Healey’s thesis reminds me a lot of a common mantra in statistics: All models are wrong, but some are useful. Because the world is endlessly multifaceted, any representation of it that we devise will necessarily be simplified. What makes a given representation scientific is the degree to which it allows us to make predictions. By ruling out unsuccessful theories and rigorously validating our successful ones, human knowledge converges closer to the truth.

In the social sciences, phenomena tend to be far more stochastic and multifactorial compared to the natural sciences. This has lead many in the “soft sciences” to try to emulate their “harder science” counterparts. One major difference between these fields is that compared to a discipline like physics, where something very close to a rigorous mathematical understanding of every facet of a phenomenon is possible, sociology can only provide qualitative descriptions of small parts of a bigger picture.

However, trying to have a framework simultaneously account for sexuality, race, gender, etc. as well as the original phenomenon often stultifies our theory with vagueness and undermines its ability to generalize beyond particular situations. This temptation to try to incorporate more and more parameters at the expense of its explanatory power seems like a textbook example of overfitting: the complexity of our hypothesis has exceeded what can be inferred from our dataset, leading to a loss in predictive power.

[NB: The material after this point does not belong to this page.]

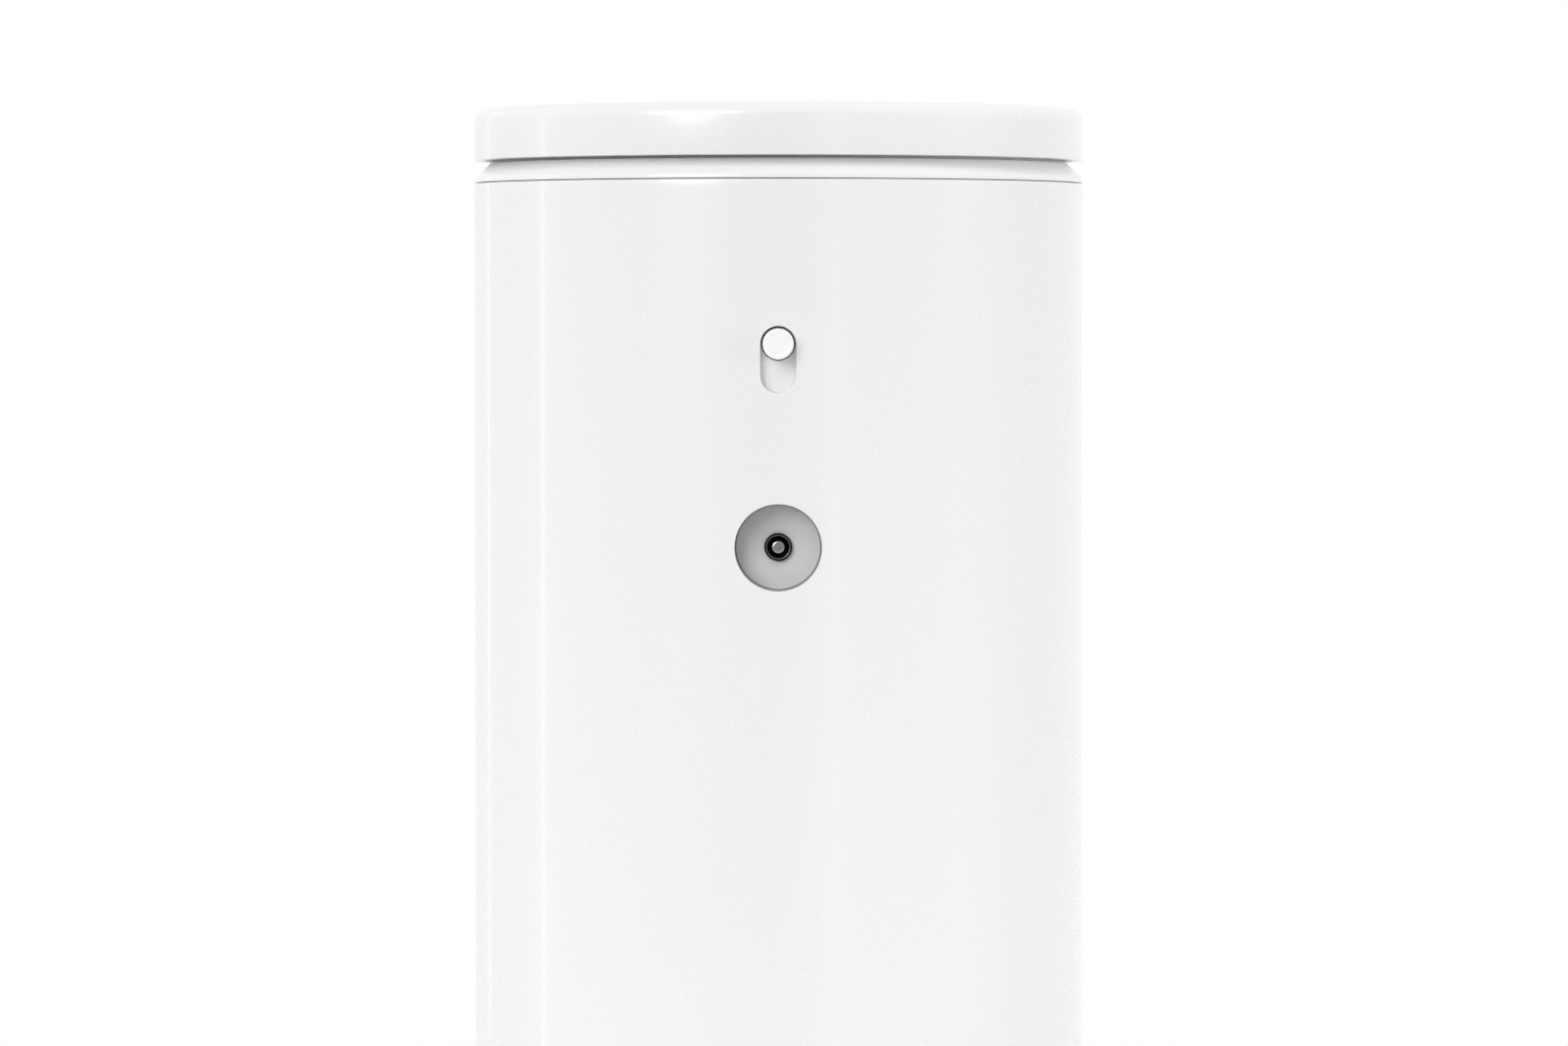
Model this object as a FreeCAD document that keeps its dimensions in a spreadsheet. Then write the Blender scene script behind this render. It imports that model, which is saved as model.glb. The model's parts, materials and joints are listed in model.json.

I have found this idea of overfitting very useful when thinking about situations where people place too much attention on specifics at the expense of the big picture, missing the forest for the trees. A friend pointed out to me that when ambitious people attempt to mimic the habits of billionaires by suddenly journaling, reading self-help, and putting butter in their coffee, that this can be interperted as a kind of overfitting. A lot of conspiratorial thinking, where people connect the dots to see a pattern that isn’t there, is also a case of overfitting.

With the release of increasingly capable LLMs, I’ve had many interesting conversations about the extent to which these systems are merely stochastic parrots or can “reason” in the same way humans do. I find that a lot of problems with developing machine learning systems interesting not only because of the technical challenges they present, but the way they correspond to challenges people face in their own lives. The inner workings of these artificial minds provide us with a window into our own.